Quote from: Steven Mitchell on October 10, 2023, 06:44:51 PM
Quote from: BadApple on October 10, 2023, 06:26:47 PM
Yeah... you're never going to convince me that they did more than throw some ideas up on a whiteboard and spent a couple of hours stitching them together.

It's going to come down to semantics.  A person beating his toes repeatedly with a sledgehammer is putting in a lot of "effort".  It's "work" lifting that hammer, technically and figuratively.  The "accomplishment" is somewhat less, however.  Take that into the mental realm where "work" is defined as worrying really hard about irrelevant things. With similar "accomplishment" produced.

I don't care if it took them 10 minutes or four years if they didn't actually follow through on making it all work the way it was intended.  If a team of super geniuses spend a day crafting the greatest game system ever and they play tested it and ran all the math then it's excellent and they put in the effort.  If, as I suspect with this, a group of guys got together, got stoned, and spent a year half assing it, it's low effort.
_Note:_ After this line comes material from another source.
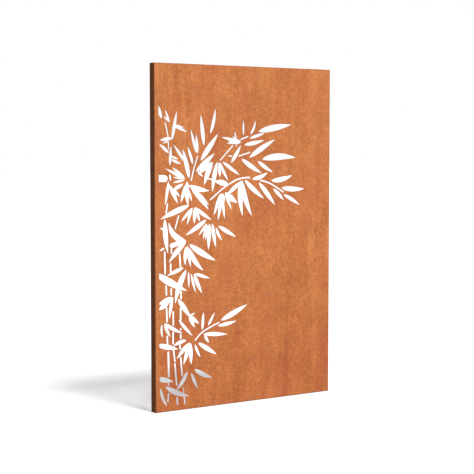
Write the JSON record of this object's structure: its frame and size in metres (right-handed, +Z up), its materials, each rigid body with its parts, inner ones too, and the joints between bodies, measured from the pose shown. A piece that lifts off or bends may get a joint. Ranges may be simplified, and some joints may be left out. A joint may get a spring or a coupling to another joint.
{
  "type": "laser cut metal screen",
  "caption": "Upright garden screen of rusted weathering steel, laser cut with a bamboo thicket and folded on all sides into a shallow tray that is open at the back.",
  "frame": {"origin": "on the floor, at the middle of the screen's width and depth", "axes": "+X along the screen to the right as seen from the front, +Y from the cut face to the open back, +Z up"},
  "size_m": [1.1, 0.05, 1.8],
  "materials": {
    "weathering_steel": "matte",
    "weld_bead": "matte",
    "nut_steel": "matte"
  },
  "bodies": {
    "root": {"cut_sheet": "weathering_steel", "corner_weld_bottom_left": "weld_bead", "corner_weld_bottom_right": "weld_bead", "corner_weld_top_left": "weld_bead", "corner_weld_top_right": "weld_bead", "lip_weld_bottom_left": "weld_bead", "lip_weld_bottom_right": "weld_bead", "lip_weld_top_left": "weld_bead", "lip_weld_top_right": "weld_bead", "weld_nut_left_bottom": "nut_steel", "weld_nut_left_middle": "nut_steel", "weld_nut_left_top": "nut_steel", "weld_nut_right_bottom": "nut_steel", "weld_nut_right_middle": "nut_steel", "weld_nut_right_top": "nut_steel"}
  },
  "joints": []
}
I've seen high effort, low quality shit before.  There is a difference. 
>Blade Runner RPG
Terrible idea, overwhelming majority of ttrpg players can't pass Voight-Kampff test.
    - Anonymous

weirdguy564

Quote from: oggsmash on October 10, 2023, 04:16:47 PM
  Its hard to find SJWs that regularly actually play RPGs, rarer still are the ones that buy them.  Combine these two rarities together and not so hard to understand why blatant SJW games failed.  It was geared to a market that does not exist.

This. 

RPG's are still niche.  They're more accepted these days, but real players are still a minority.  Now let's make a niche of a niche.  Yeah, that customer base is tiny.
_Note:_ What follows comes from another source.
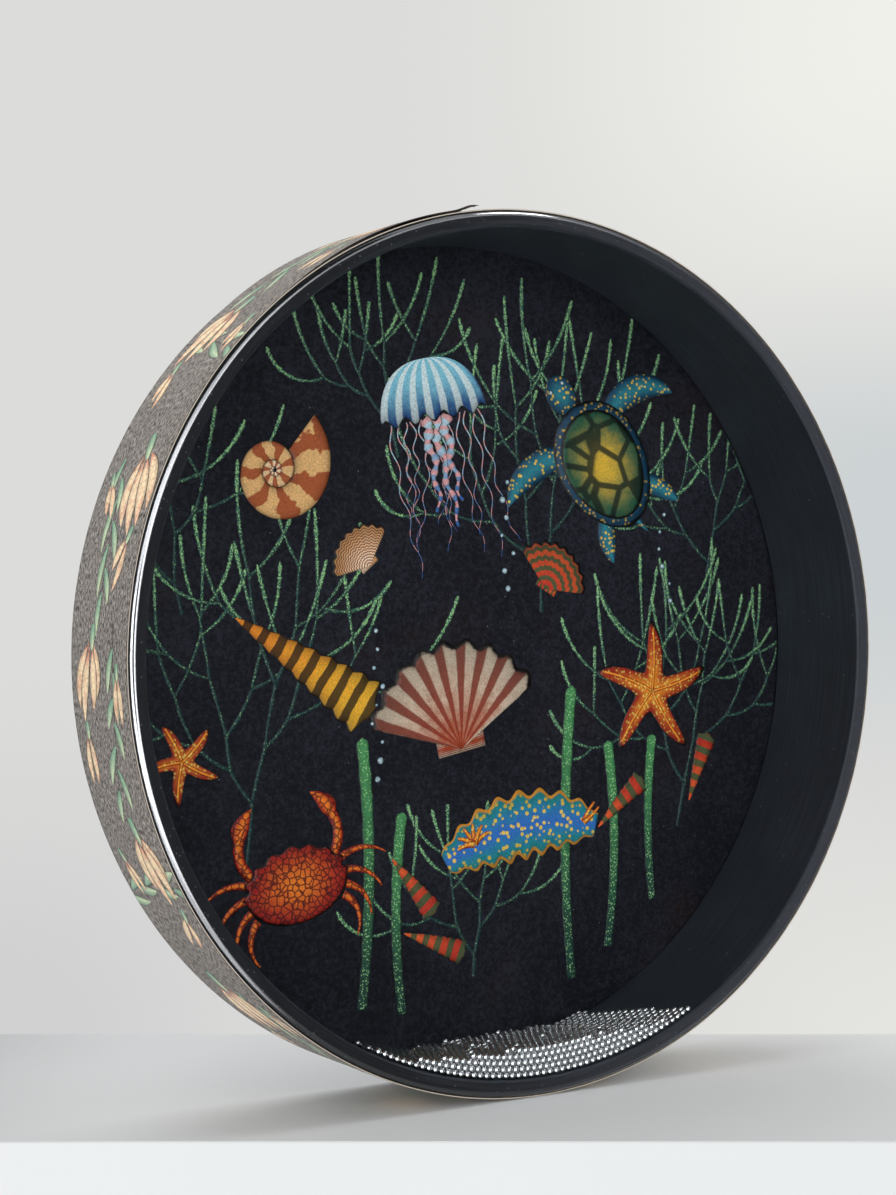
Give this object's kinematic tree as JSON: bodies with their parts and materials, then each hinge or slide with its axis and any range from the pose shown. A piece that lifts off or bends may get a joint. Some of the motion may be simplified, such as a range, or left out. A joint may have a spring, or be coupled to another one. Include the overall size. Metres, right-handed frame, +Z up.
{
  "type": "ocean drum",
  "caption": "Shallow round two-headed drum: clear front head, printed back head, and loose steel beads sealed between them that roll round the hoop.",
  "frame": {"origin": "on the floor under the middle of the drum, which stands on its rim", "axes": "+Z up; +Y along the drum's axis, from the clear front head to the printed back head; +X to the right as seen from the front"},
  "size_m": [0.4064, 0.0636, 0.4064],
  "materials": {
    "black_fibre": "matte charcoal-black sealed fibre",
    "clear_film": "clear polyester film, glossy",
    "printed_film": null,
    "bond": "cured clear adhesive",
    "printed_wrap": "printed paper-faced cloth, pencil-hatched grey-brown with pale blossoms, satin",
    "steel": "polished steel ball"
  },
  "bodies": {
    "drum": {"shell_hoop": "black_fibre", "front_head": "clear_film", "back_head": "printed_film", "front_bond_line": "bond", "back_bond_line": "bond", "outer_wrap": "printed_wrap"},
    "beads_01": {"bead_lane_01": "steel"},
    "beads_02": {"bead_lane_02": "steel"},
    "beads_03": {"bead_lane_03": "steel"},
    "beads_04": {"bead_lane_04": "steel"},
    "beads_05": {"bead_lane_05": "steel"},
    "beads_06": {"bead_lane_06": "steel"},
    "beads_07": {"bead_lane_07": "steel"},
    "beads_08": {"bead_lane_08": "steel"},
    "beads_09": {"bead_lane_09": "steel"},
    "beads_10": {"bead_lane_10": "steel"},
    "beads_11": {"bead_lane_11": "steel"},
    "beads_12": {"bead_lane_12": "steel"},
    "beads_13": {"bead_lane_13": "steel"},
    "beads_14": {"bead_lane_14": "steel"},
    "beads_15": {"bead_lane_15": "steel"},
    "beads_16": {"bead_lane_16": "steel"},
    "beads_17": {"bead_lane_17": "steel"},
    "beads_18": {"bead_lane_18": "steel"},
    "beads_19": {"bead_lane_19": "steel"}
  },
  "joints": [
    {"name": "bead_lane_01_roll", "type": "hinge", "parent": "drum", "child": "beads_01", "pos_m": [0, 0, 0.2032], "axis": [0, 1, 0], "continuous": true},
    {"name": "bead_lane_02_roll", "type": "hinge", "parent": "drum", "child": "beads_02", "pos_m": [0, 0, 0.2032], "axis": [0, 1, 0], "continuous": true},
    {"name": "bead_lane_03_roll", "type": "hinge", "parent": "drum", "child": "beads_03", "pos_m": [0, 0, 0.2032], "axis": [0, 1, 0], "continuous": true},
    {"name": "bead_lane_04_roll", "type": "hinge", "parent": "drum", "child": "beads_04", "pos_m": [0, 0, 0.2032], "axis": [0, 1, 0], "continuous": true},
    {"name": "bead_lane_05_roll", "type": "hinge", "parent": "drum", "child": "beads_05", "pos_m": [0, 0, 0.2032], "axis": [0, 1, 0], "continuous": true},
    {"name": "bead_lane_06_roll", "type": "hinge", "parent": "drum", "child": "beads_06", "pos_m": [0, 0, 0.2032], "axis": [0, 1, 0], "continuous": true},
    {"name": "bead_lane_07_roll", "type": "hinge", "parent": "drum", "child": "beads_07", "pos_m": [0, 0, 0.2032], "axis": [0, 1, 0], "continuous": true},
    {"name": "bead_lane_08_roll", "type": "hinge", "parent": "drum", "child": "beads_08", "pos_m": [0, 0, 0.2032], "axis": [0, 1, 0], "continuous": true},
    {"name": "bead_lane_09_roll", "type": "hinge", "parent": "drum", "child": "beads_09", "pos_m": [0, 0, 0.2032], "axis": [0, 1, 0], "continuous": true},
    {"name": "bead_lane_10_roll", "type": "hinge", "parent": "drum", "child": "beads_10", "pos_m": [0, 0, 0.2032], "axis": [0, 1, 0], "continuous": true},
    {"name": "bead_lane_11_roll", "type": "hinge", "parent": "drum", "child": "beads_11", "pos_m": [0, 0, 0.2032], "axis": [0, 1, 0], "continuous": true},
    {"name": "bead_lane_12_roll", "type": "hinge", "parent": "drum", "child": "beads_12", "pos_m": [0, 0, 0.2032], "axis": [0, 1, 0], "continuous": true},
    {"name": "bead_lane_13_roll", "type": "hinge", "parent": "drum", "child": "beads_13", "pos_m": [0, 0, 0.2032], "axis": [0, 1, 0], "continuous": true},
    {"name": "bead_lane_14_roll", "type": "hinge", "parent": "drum", "child": "beads_14", "pos_m": [0, 0, 0.2032], "axis": [0, 1, 0], "continuous": true},
    {"name": "bead_lane_15_roll", "type": "hinge", "parent": "drum", "child": "beads_15", "pos_m": [0, 0, 0.2032], "axis": [0, 1, 0], "continuous": true},
    {"name": "bead_lane_16_roll", "type": "hinge", "parent": "drum", "child": "beads_16", "pos_m": [0, 0, 0.2032], "axis": [0, 1, 0], "continuous": true},
    {"name": "bead_lane_17_roll", "type": "hinge", "parent": "drum", "child": "beads_17", "pos_m": [0, 0, 0.2032], "axis": [0, 1, 0], "continuous": true},
    {"name": "bead_lane_18_roll", "type": "hinge", "parent": "drum", "child": "beads_18", "pos_m": [0, 0, 0.2032], "axis": [0, 1, 0], "continuous": true},
    {"name": "bead_lane_19_roll", "type": "hinge", "parent": "drum", "child": "beads_19", "pos_m": [0, 0, 0.2032], "axis": [0, 1, 0], "continuous": true}
  ]
}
If I ever get around to making an RPG, it's not going to reference any woke talking points. 

Hell, RPGs are already more egalitarian than they should be by not having males and females roll different stats to reflect male size, speed, and strength averages.  A female fighter is just as good as a male.
I'm glad for you if you like the top selling game of the genre.  Me, I like the road less travelled, and will be the player asking we try a game you've never heard of.